Mercedes-Benz made a bold move into the realm of sports tourers when they designed their Vision GST Concept in 2001. BMW needs to look closely at this vision and strive to capitalize on the shortcomings in its design.

BMW would have to look no further than Mini’s reverse dual hinged door from the Mini Rocketman Concept or the “suicide” doors of the i3 concept for uncommon but innovative solutions.

So BMW, do your homework, look at internal designs, talk to families, give the test vehicles to your engineers with young families, but learn from others missteps and for God’s sake, get the doors right!

15 responses to “Heresy: A front-wheel drive BMW Minivan”

  1. digivue says:

    I wouldn’t be surprised after shifting 1 series to the wrong wheel drive.

  2. GG says:

    Bet it handles well going in reverse!

  3. Giom says:

    I wonder how many ppl said the same about the Isetta, back when it brought BMW back from the abyss? With the current economic uncertainty, this idea seems like forward thinking to me.

  4. Luca says:

    Minivans in Europe are bought for different reasons than in the US. Europeans love small minivans like the Ford C-max because of their higher driving position, practicality, and roominess. The same reasons Americans love SUV’s. Unlike SUV’s though, MPVs or Minivans take up less space on the road and are more fuel efficient- very important factors in Europe.

    The reasons for buying a minivan are different in Europe. It has nothing to with sliding doors or seating for seven (large American-style minivans like the Town & Country are very unpopular in Europe). Likewise in the US, customers rarely buy SUVs because of a genuine need to go off-road.
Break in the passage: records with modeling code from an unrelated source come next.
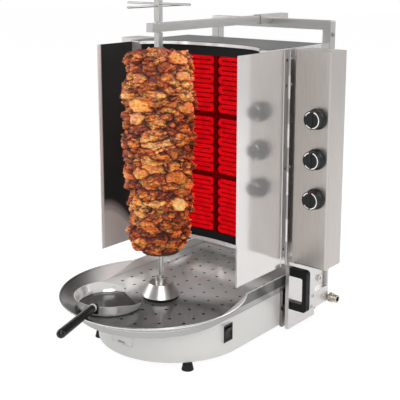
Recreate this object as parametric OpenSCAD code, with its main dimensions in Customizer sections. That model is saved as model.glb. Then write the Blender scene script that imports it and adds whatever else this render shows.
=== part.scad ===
// Gas doner kebab grill. A spit turns in front of a concave wall of six gas burners,
// over a long drip tray whose front half is a flared round dish.
// The front faces -Y. The origin is on the floor, under the middle of the whole part.
// The base with the motor and the tray stands still. The burner cabinet, its chassis and
// the rear frame slide back on it, while the top arm stays over the spit.

/* [Overall] */
// Width over the two control boxes
total_w = 661; // [640:1:700]
// Depth from the front edge of the tray to the end of the arm sleeve
grill_d = 764; // [750:1:790]
// Height to the top of the spit
total_h = 831; // [820:1:860]
// Depth with the handle of the loose pan
total_d = 888; // [870:1:910]
// Distance of the spit behind the front edge of the tray
spit_setback = 250; // [235:1:262]
// Thickness of the sheet metal
sheet = 2; // [1.5:0.1:2.5]

/* [Base] */
// Distance of a side of the base casing, whose front is a half round, from that of the cabinet
base_inset = 26; // [24:1:34]
// Distance of the base casing behind the front edge of the tray
base_setback = 112; // [95:1:130]
// Length of the base casing behind its front
base_len = 538; // [520:1:545]
// Height of the base casing
base_h = 86; // [82:1:92]
// Height of the rubber feet
foot_h = 18; // [14:1:24]
// Diameter of the rubber feet
foot_d = 26; // [20:1:34]
// Width of the folded edges of the base casing
base_fold = 14; // [10:1:18]

/* [Drip tray] */
// How far the rim of the round dish reaches past the side of the tray
flare_w = 38; // [28:1:46]
// Distance of a side of the tray from that of the base casing
tray_inset = 1; // [1:0.5:10]
// Height of the wall under the flare
tray_wall_h = 14; // [12:1:18]
// Height of the flare
flare_h = 26; // [20:1:30]
// Length of the tray behind its front edge
tray_len = 645; // [620:1:655]
// Radius of the rolled rim
hem_r = 2.5; // [2:0.1:3]
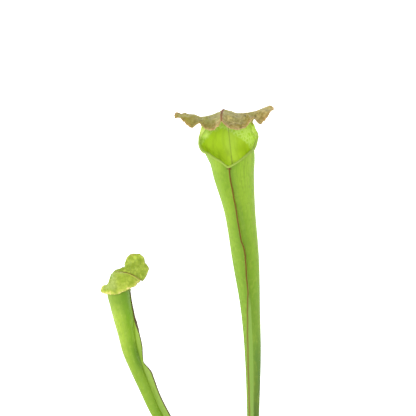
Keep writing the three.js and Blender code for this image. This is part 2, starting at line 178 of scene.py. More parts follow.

    Therefore, yes the 1GT is likely to sell well in Europe. Look no further than it’s main rival the Mercedes B-class which sells very well precisely because it’s not an over-sized family hauler like the R-class. It’s compact yet spacious, practical yet fuel efficient. Will this type of car sell in the image conscious US where fuel is still (relatively) cheap? Well that’s a different story.

  5. David says:

    Good article Mike…

    Yet I don’t see myself driving a BMW Minivan…I would rather get a large SUV, even a touring. Not sure what BMW plans to do but I’m assuming it’s all related to not losing market share.

  6. Blue says:

    If BMW makes minivans, I will hate them forever. No, this is not a loud-mouthed teen brat talking but a family man. Purely from a marketing point of view, the BMW brand has always tried to focus on its sporting heritage and offering the “ultimate driving machine.” Slowly, this has been watered down to a point where we see cars such as the X5 and X6 in production today. I can still accept this, since these cars are still fast and actually handle somewhat well. But if a minivan is ultimately made, then BMW better stfu about selling “ultimate driving machines.” You will be just like any other automotive manufacturer who cares more about money than actual driving pleasure.

  7. LW says:

    Heresey? No more so than a BMW SUV like the X5.

  8. Orb Emmel says:

    That’s funny… a BMW Minivan you would call the Antichrist, BUT… you have an X5… Funny how things evolve… 15 years ago, BMW selling an SUV was an heresy. 10 years ago, BMW selling a 1-series was an heresy.

    You don’t like it? Don’t buy it…

    If I needed such a car, I’d rather have a BMW than a Toyota, or even worse, a French car.